Nearly seven weeks after confirming its first case of Covid-19, and weeks into a nationwide lockdown, another student from Auckland's Marist college has tested positive.
It brings New Zealand's second biggest cluster to 95, with 16 school staff among those infected. The source of the outbreak still has not been identified.
This week Marist's 750 students and 90 staff have all been offered free coronavirus tests as a precaution and to reassure the community, their families or bubble can also get tested. The Ministry of Health said 250 people have taken up the offer so far.
At Wednesday's press conference Dr Ashley Bloomfield said only one of those tests has come back positive - a student who was called by Healthline in the first week of April as part of contact tracing. She was not unwell at the time so was not given a Covid-19 test.
Dr Bloomfield said the student has returned what is known as a weak positive test and is likely to be well through the illness, and is unlikely to be contagious.
"The opportunity to get tested is open both to students and staff. But the voucher actually entitles everybody in the Marist community, who thinks they're part of the community to get tested, Marist College Principal Raechelle Taulu told Checkpoint.
Each morning Taulu gets an update of the Marist community numbers who have been tested. She said as of Wednesday morning it was 250. "I have actually received an email to say that number is a lot larger from this afternoon."
Taulu was retested on Monday, and was told it was a negative result on Wednesday. She has not been told of any other positive test results apart from the one announced in Wednesday's media briefing.
"My focus is on ensuring the wellbeing of the students and making sure that when we are ready to open, that the learning environment they walk into is safe.
"I am taking the advice of the experts, the doctors we're working with to make sure that we have the right information. And we will not open the school until we have that information."
She said Marist management are expecting to be given an indication on when the school can reopen by the end of the week, once more test results come through.
She does not think the school's leadership are in a position legally to allow only tested students to return to school.
"That is something that would come from the District Health Board or the Ministry of Health, or the Ministry of Education working with the Ministry of Health. I think we have to trust that they are the experts and they know the answers.
"We've had a few [students] that were quite ill, and some that have had very mild symptoms. What I do know is what people can't see, is how much support all of our families have had.
"From phone calls, to families providing meals for each other, to school providing meals, and just really constant communication between the school and those that are sick, to ensure that they're okay and their families are okay."
Regarding the question of how another Marist student contracted Covid-19 several weeks since lockdown began, Taulu told Checkpoint she is 100 percent convinced the community has been following restriction rules.
"I know the person last week that was added and confirmed as a case and absolutely they'd stuck to the rules of their bubble."
There were some breaches early on, with students mixing with other students, but Taulu said that was minimal.
"I think that was like all of New Zealand.
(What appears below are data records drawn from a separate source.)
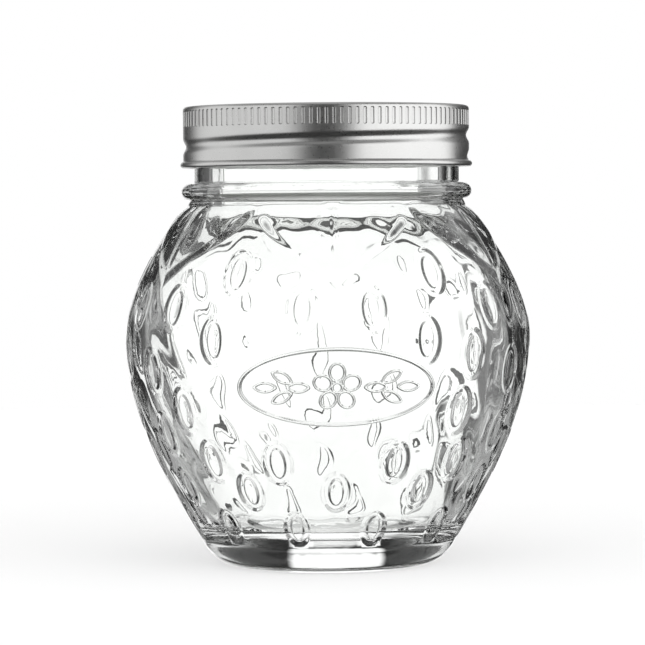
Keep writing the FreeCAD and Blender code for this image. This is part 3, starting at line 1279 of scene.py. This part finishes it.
    def build(self, finish: ClearGlass) -> bpy.types.Object:
        """Builds the glass body.

        Args:
            finish: Its glass.

        Returns:
            The finished piece.
        """
        mesh = bmesh.new()
        layer = mesh.verts.layers.float_vector.new("true_normal")
        features = self.relief()
        turn_outline(mesh, self.upper_outline(), self.columns)
        self.cut_thread(mesh)
        self.ripple_inside(mesh, features)
        turn_outline(mesh, self.foot_outline(), self.columns)
        self.outer_wall(mesh, features)
        bmesh.ops.remove_doubles(mesh, verts=mesh.verts, dist=MERGE_WITHIN * MM)
        bmesh.ops.recalc_face_normals(mesh, faces=mesh.faces)
        mesh.normal_update()
        open_edges = sum(not edge.is_manifold for edge in mesh.edges)
        normals = [Vector(v[layer]) if any(v[layer]) else v.normal.copy() for v in mesh.verts]
        LOG.info("glass_jar: %d faces, %d open edges", len(mesh.faces), open_edges)
        piece = placed(mesh, "glass_jar", finish.material())
        piece.data.attributes.remove(piece.data.attributes["true_normal"])
        piece.data.normals_split_custom_set_from_vertices(normals)
        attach(piece, "root")
        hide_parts("jar")
        return piece


# ---- the lid -------------------------------------------------------------------------------


@dataclass(frozen=True)
class ScrewBand:
    """The screw band: a pressed ring of tinplate with a slotted grip, rolled thread and curl."""

    top: float = 114.7
    length: float = 15.3
    radius: float = 36.0
    sheet: float = 0.35
    hole_radius: float = 29.0
    corner: float = 0.9
    skirt_inset: float = 0.1
    curl_radius: float = 0.78
    curl_inset: float = 0.15  # middle of the curl, inside the grip's radius
    curl_turn: tuple[float, float] = (80, -180)
    curl_reach: tuple[float, float] = (0.75, 0.4)  # where the skirt's two faces meet the curl
    flat_step: float = 1.5
    skirt_step: float = 0.35
    corner_steps: int = 6
    curl_steps: int = 14
    # grip
    slot_count: int = 120
    slot_top: float = 1.0
    slot_length: float = 4.2
    slot_round: float = 0.36
    slot_round_steps: int = 3
    # each step of a slot: how far it goes in from the last outline, and how far outwards
    slot_steps: tuple[tuple[float, float], ...] = ((0.06, -0.12), (0.08, -0.1), (0.1, -0.04))
    # rolled thread
    thread_pitch: float = 5.3
    thread_depth: float = 0.75
    thread_reach: float = 2.0
    thread_height: float = 106.0
    thread_from: float = -300.0
    thread_to: float = 200.0
    thread_fade: float = 40.0  # angle over which each end gets shallower
    thread_foot: float = 0.5  # the groove reaches this far below the curl's top
    foot_fade: float = 1.2

    @property
    def skirt(self) -> float:
        """Radius of the skirt's outside."""
        return self.radius - self.skirt_inset

    @property
    def slot_low(self) -> float:
        """Height of the slots' lower ends."""
        return self.top - self.slot_top - self.slot_length

    def section(self) -> Profile:
        """Draws the sheet: down the outside, round the curl and up the inside.

        Returns:
            Radius and height of each point.
        """
        skirt, low = self.skirt, self.slot_low
        flat = skirt - self.corner
        curl = (self.radius - self.curl_inset, self.top - self.length + self.curl_radius)
        outside = joined(
            straight((self.hole_radius, self.top), (flat, self.top), self.flat_step),
            arc((flat, self.top - self.corner), self.corner, 90, 0, self.corner_steps),
            [(skirt, self.top - self.slot_top), (skirt, low)],
            straight((skirt, low), (skirt, curl[1] + self.curl_reach[0]), self.skirt_step),
            arc(curl, self.curl_radius, *self.curl_turn, self.curl_steps),
        )
        inner = skirt - self.sheet
        inside = joined(
            straight((inner, curl[1] + self.curl_reach[1]), (inner, low), self.skirt_step),
            [(inner, self.top - self.slot_top), (inner, self.top - self.corner)],
            [(flat, self.top - self.sheet), (self.hole_radius, self.top - self.sheet)],
        )
        return joined(outside, inside)

    def groove(self, angle: float, height: float) -> float:
        """How far the rolled thread draws the skirt in.

        Args:
            angle: Degrees to the right of the front.
            height: Millimetres above the table.

        Returns:
            The depth there.
        """
        depth = 0.0
        for turn in (-1, 0, 1):
            whole = angle + turn * FULL_TURN
            if self.thread_from < whole < self.thread_to:
                middle = self.thread_height + self.thread_pitch * whole / FULL_TURN
                spare = min(whole - self.thread_from, self.thread_to - whole)
                ends = min(1.0, spare / self.thread_fade)
                offset = abs(height - middle) / self.thread_reach
                if offset < 1:
                    depth = max(depth, ends * (0.5 + 0.5 * math.cos(math.pi * offset)))
        return depth * self.thread_depth

    def roll_thread(self, mesh: bmesh.types.BMesh) -> None:
        """Draws the thread's groove into the skirt.

        Args:
            mesh: The turned band.
        """
        low = self.top - self.length + 2 * self.curl_radius - self.thread_foot
        for vert in mesh.verts:
            x, y, z = (part / MM for part in vert.co)
            if not low < z < self.slot_low + MERGE_WITHIN:
                continue
            radius = math.hypot(x, y)
            fade = min(1.0, (z - low) / self.foot_fade)
            depth = self.groove(math.degrees(math.atan2(x, -y)), z) * fade
            vert.co.x *= (radius - depth) / radius
            vert.co.y *= (radius - depth) / radius

    def is_slot(self, face: bmesh.types.BMFace) -> bool:
        """Tells whether a face lies where a slot of the grip goes.

        Args:
            face: A face of the turned band.

        Returns:
            True for every second column of the grip's outside.
        """
        centre = face.calc_center_median() / MM
        middle = self.slot_low + self.slot_length / 2
        turn = math.degrees(math.atan2(centre.x, -centre.y)) / FULL_TURN
        column = round(turn * 2 * self.slot_count - 0.5)
        outside = math.hypot(centre.x, centre.y) > self.skirt - self.sheet / 3
        return outside and abs(centre.z - middle) < self.sheet / 3 and column % 2 == 0

    def press_slots(self, mesh: bmesh.types.BMesh) -> None:
        """Presses the upright slots of the grip into the skirt.

        Args:
            mesh: The turned band.
        """
        corners = list({vert for face in mesh.faces if self.is_slot(face) for vert in face.verts})
        bmesh.ops.bevel(
            mesh,
            geom=corners,
            offset=self.slot_round * MM,
            offset_type="OFFSET",
            affect="VERTICES",
            segments=self.slot_round_steps,
            profile=0.5,
            material=-1,
        )
        slots = [face for face in mesh.faces if self.is_slot(face)]
        for face in slots:
            for edge in face.edges:
                edge.smooth = False
        for inset, rise in self.slot_steps:
            bmesh.ops.inset_individual(
                mesh, faces=slots, thickness=inset * MM, depth=rise * MM, use_even_offset=True
            )
        LOG.info("screw_band_metal: %d slots", len(slots))

    def build(self, finish: SatinTinplate) -> bpy.types.Object:
        """Builds the screw band.

        Args:
            finish: Its metal.

        Returns:
            The finished piece.
        """
        mesh = bmesh.new()
        turn_outline(mesh, self.section(), self.slot_count * 2, closed=True)
        bmesh.ops.remove_doubles(mesh, verts=mesh.verts, dist=MERGE_WITHIN * MM)
        bmesh.ops.recalc_face_normals(mesh, faces=mesh.faces)
        self.press_slots(mesh)
        self.roll_thread(mesh)
        open_edges = sum(not edge.is_manifold for edge in mesh.edges)
        LOG.info("screw_band_metal: %d faces, %d open edges", len(mesh.faces), open_edges)
        piece = placed(mesh, "screw_band_metal", finish.material())
        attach(piece, "root")
        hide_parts("screw_band")
        return piece


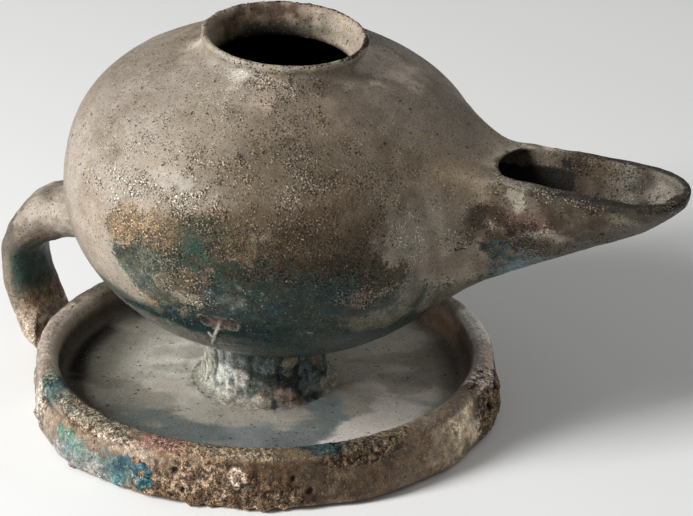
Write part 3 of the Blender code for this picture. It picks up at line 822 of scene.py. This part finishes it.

Everyone was just adjusting to the new normal, and I think once people actually understood the criteria around level 4, everything settled down and people did what they were meant to do."
She does not know how many from the community have been hospitalised due to Covid-19.
"That's information that sits with the District Health Board... I do know that there were some that went to hospital."
Taulu herself caught Covid-19, and she does not know how she contracted the virus.
"That's the reality. We did have a teacher right at the beginning confirmed as our positive case, however, we're not sure how it entered the school.
"It could have been contact in the staffroom, I guess like it could have been contact in the classroom or it could have been contact in the supermarket. We actually just don't know... We don't have any other information."
The school has been "forensically" cleaned, she said, at a cost of $36,000.
The pressure of the cost does not matter, Taulu said. "It's about ensuring that we're returning to a really safe school environment. We've had a cluster and it's not just about the physical school environment, it's about our wellbeing."